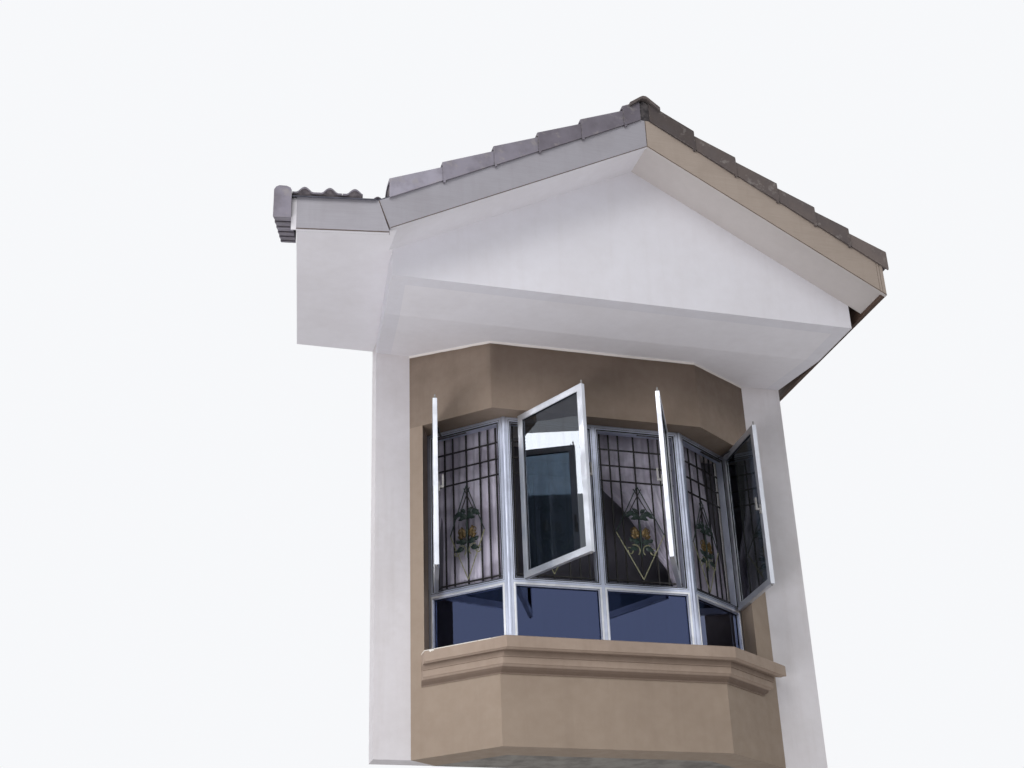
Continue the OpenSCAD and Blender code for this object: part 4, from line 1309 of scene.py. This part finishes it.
def makeRoomCard():
    # a dark card stands in for the unlit room behind the bay, a painted shade; from the room's side this
    # card isn't seen, and it lets some light in
    tree, shader = newMaterial("darkRoom", Base_Color=colour(stage["roomShadeTone"]), Roughness=1.0)
    behind = addNode(tree, "ShaderNodeNewGeometry").outputs["Backfacing"]
    path = addNode(tree, "ShaderNodeLightPath").outputs
    unseen = mathNode(tree, "MAXIMUM", times(tree, behind, path["Is Camera Ray"]),
                      times(tree, path["Is Shadow Ray"], stage["roomLeak"]))
    clear = addNode(tree, "ShaderNodeBsdfTransparent").outputs[0]
    card = addNode(tree, "ShaderNodeMixShader", {0: unseen, 1: shader.outputs[0], 2: clear})
    tree.links.new(card.outputs[0], tree.nodes["Material Output"].inputs["Surface"])
    (x0, x1), y, (z0, z1) = stage["room"], stage["roomY"], stage["roomZ"]
    stagePiece("darkRoom", "darkRoom", (x0, y, z0), (x1, y, z0), (x1, y, z1), (x0, y, z1))


def makeWorld():
    world = bpy.data.worlds.new("studio")
    bpy.context.scene.world = world
    world.use_nodes = True
    tree = world.node_tree
    tree.nodes.clear()
    light, pale = (addNode(tree, "ShaderNodeBackground", {"Color": tone, "Strength": strength}).outputs[0]
                   for tone, strength in ((stage["light"], stage["skyLight"]), (stage["sky"], 1.0)))
    both = addNode(tree, "ShaderNodeMixShader", {0: paleRays(tree), 1: light, 2: pale})
    addNode(tree, "ShaderNodeOutputWorld", {"Surface": both.outputs[0]})


lamps = {
    "key": {"place": (-6.5, -8.5, 8.0), "aim": (0, -1, 2), "size": (6, 6), "power": 450,
            "colour": (1.0, 0.99, 0.975)},
    # soft light from below, under the hood
    "low": {"place": (-6.2, -5.7, -2.9), "aim": (-0.5, -1, 3.0), "size": (6, 1.8), "power": 97,
            "colour": (0.97, 0.965, 1.0), "spread": 90},
    "fill": {"place": (9.0, -7.5, 1.0), "aim": (0, -1, 2.4), "size": (6, 6), "power": 50,
             "colour": (0.96, 0.98, 1.0)},
    # stands left of the wall, where the open front sash mirrors it
    "side": {"place": (-8.2, 2.2, 5.5), "aim": (-0.4, -0.9, 5.5), "size": (6.5, 0.9), "power": 130,
             "colour": (1.0, 1.0, 1.0)},
}


def makeLamp(name, lamp):
    made = addObject(name, bpy.data.lights.new(name, "AREA"))
    made.data.shape = "RECTANGLE"
    made.data.size, made.data.size_y = lamp["size"]
    made.data.energy = lamp["power"]
    made.data.color = lamp["colour"]
    made.data.spread = math.radians(lamp.get("spread", 180))
    made.location = lamp["place"]
    made.rotation_euler = (Vector(lamp["aim"]) - Vector(lamp["place"])).to_track_quat("-Z", "Y").to_euler()
    made.visible_camera = False


makeFloor()
makeRoomCard()
makeWorld()
for name, lamp in lamps.items():
    makeLamp(name, lamp)
bpy.context.scene.view_settings.view_transform = "Standard"
print("stage set")
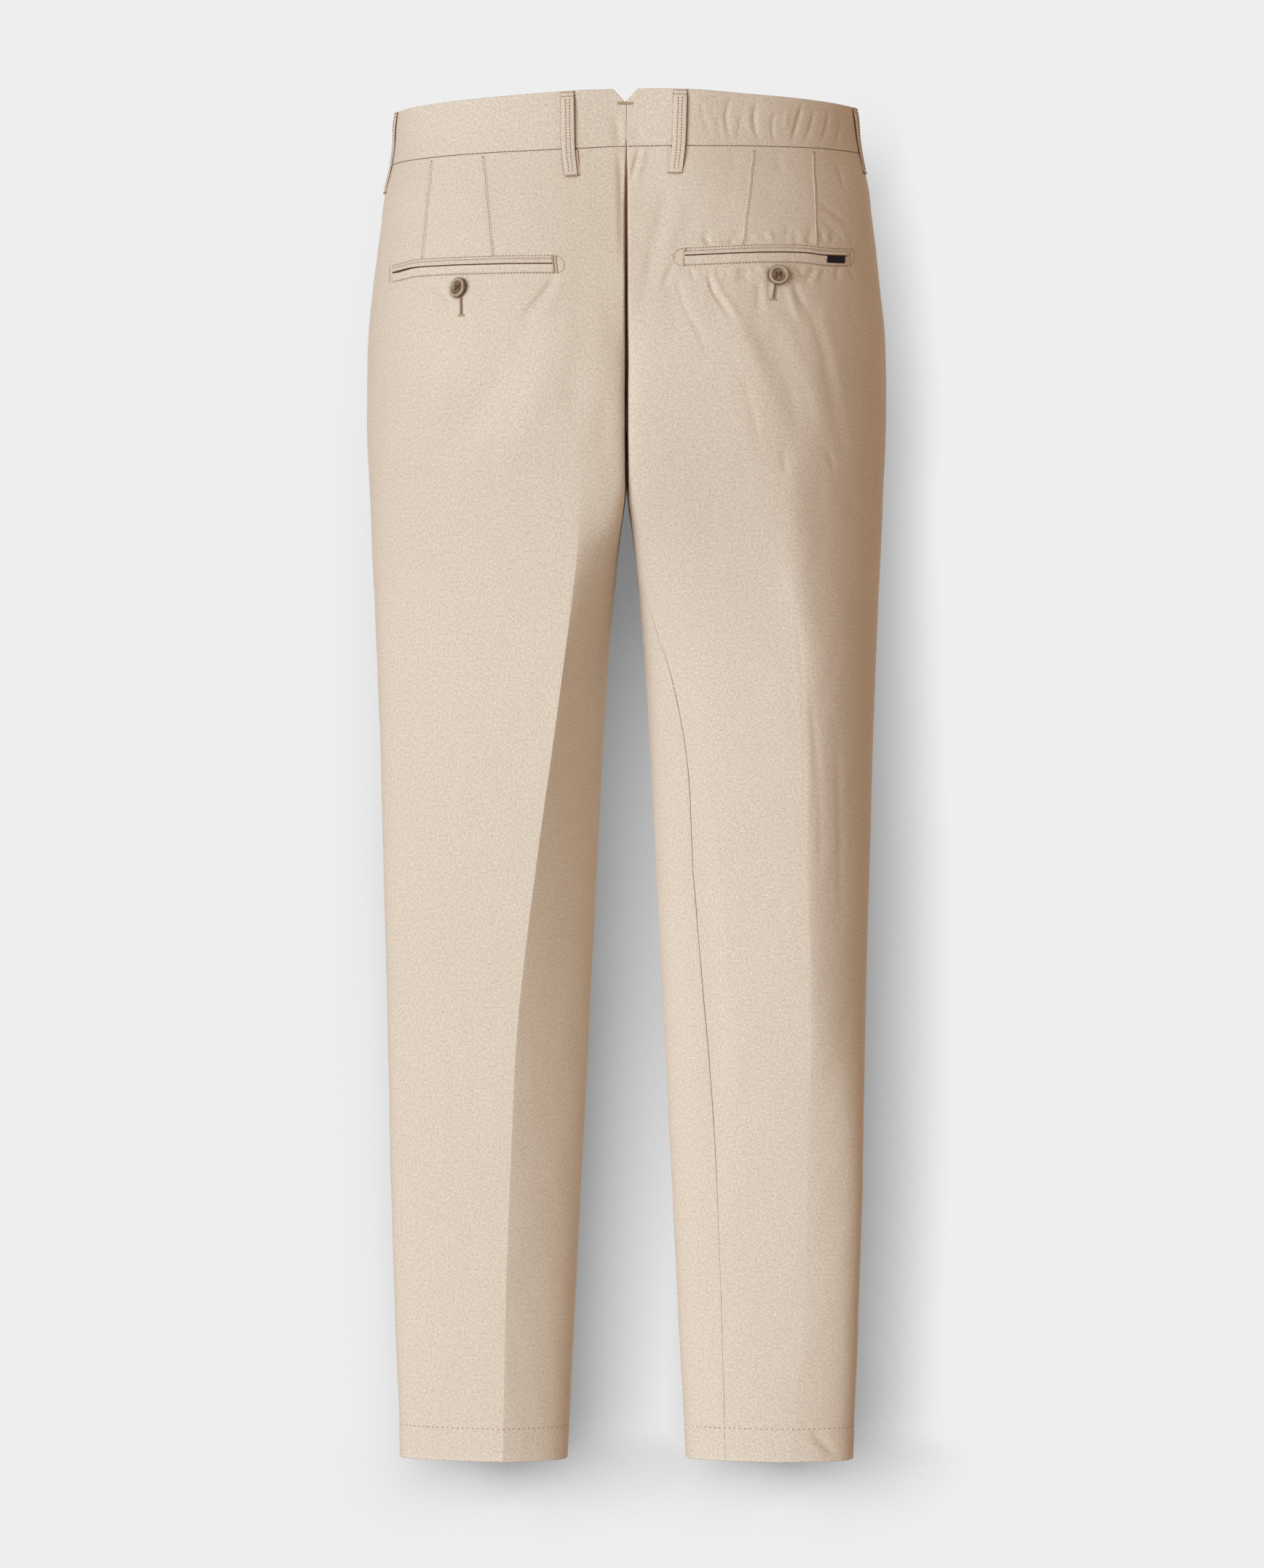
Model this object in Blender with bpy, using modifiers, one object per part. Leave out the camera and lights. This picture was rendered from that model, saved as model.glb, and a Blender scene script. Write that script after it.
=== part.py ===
"""Chino trousers in their worn shape: hollow, with creased legs, jetted back pockets and belt loops.

Metres, +Z up. X runs to the wearer's right and Y to the wearer's front. The origin is the middle of the
waist opening. Each half of the garment is a lofted tube: at every height its section is four quarter
curves that meet at the back crease, the side, the front crease and the inner edge. Above the crotch the
tube is cut off at the centre plane, where the two halves are sewn together.

A point of the cloth is named by its half, its level and its run. The level is a height in millimetres
before the waistline's tilt is added. The run is the distance along the section in millimetres, from the
centre back (or, below the crotch, from the inner edge) round the side to the centre front.
"""

import math

import bmesh
import bpy
import numpy as np
from mathutils import Matrix, Vector

MM = 0.001
LEFT, RIGHT = -1, 1  # the wearer's left and right half, as the sign of x

# Levels, in millimetres.
BAND_TOP = 19.0
WAIST_SEAM = -20.0
CROTCH = -278.0
HEM = -1044.0

# Cloth, in millimetres.
CLOTH_WALL = 2.0
BAND_WALL = 2.6
SEAM_GAP = 0.3
LAY_GAP = 0.35  # between a panel and what lies on it

# Sections of the garment, in millimetres, from the waistband's top to the hem. outer and inner are
# distances from the centre plane, back and front are depths from the middle, groove is how far the
# centre-back seam is drawn in, and square is how sharply the inner side turns at the back and front.
SECTION_COLUMNS = (
    "level",
    "outer",
    "inner",
    "back",
    "front",
    "middle",
    "groove",
    "square_back",
    "square_front",
)
SECTIONS = (
    (24, 179.8, 0.2, 98.0, 95.0, 0, 0, 2.0, 2.0),
    (-5, 179.8, 0.2, 98.5, 96.0, 0, 0, 2.0, 2.0),
    (-20, 183.6, 0.2, 100.0, 98.0, 0, 1, 2.0, 2.0),
    (-43, 190.6, 0.2, 106.0, 100.5, 0, 5, 2.0, 2.0),
    (-66, 193.4, 0.2, 113.0, 103.0, 0, 8, 2.0, 2.0),
    (-112, 199.0, 0.2, 127.0, 107.0, 0, 11, 2.2, 2.0),
    (-158, 203.7, 0.2, 137.0, 110.0, 0, 12, 3.0, 2.4),
    (-190, 204.7, 0.2, 140.0, 111.0, 0, 11, 4.0, 3.0),
    (-238, 204.6, 0.2, 134.0, 108.0, 1, 5, 6.5, 4.5),
    (-278, 202.9, 0.2, 122.0, 102.0, 2, 0, 7.5, 5.5),
    (-324, 201.1, 5.8, 107.0, 94.0, 5, 0, 5.0, 4.2),
    (-382, 198.7, 11.5, 93.0, 85.0, 8, 0, 3.4, 3.2),
    (-468, 195.3, 17.6, 79.0, 75.0, 10, 0, 2.7, 2.6),
    (-583, 192.2, 23.6, 65.0, 64.0, 12, 0, 2.4, 2.4),
    (-698, 189.1, 29.3, 55.0, 55.0, 11, 0, 2.3, 2.3),
    (-813, 186.7, 35.2, 49.0, 50.0, 9, 0, 2.2, 2.2),
    (-928, 183.1, 40.8, 46.0, 47.0, 6, 0, 2.2, 2.2),
    (-1044, 178.7, 46.9, 44.0, 45.0, 4, 0, 2.2, 2.2),
)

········

▶ **Task statement**
Look through the entries above and report the number of lines that contain "scene". Write only the number.

▶ **Result of the exercise**
4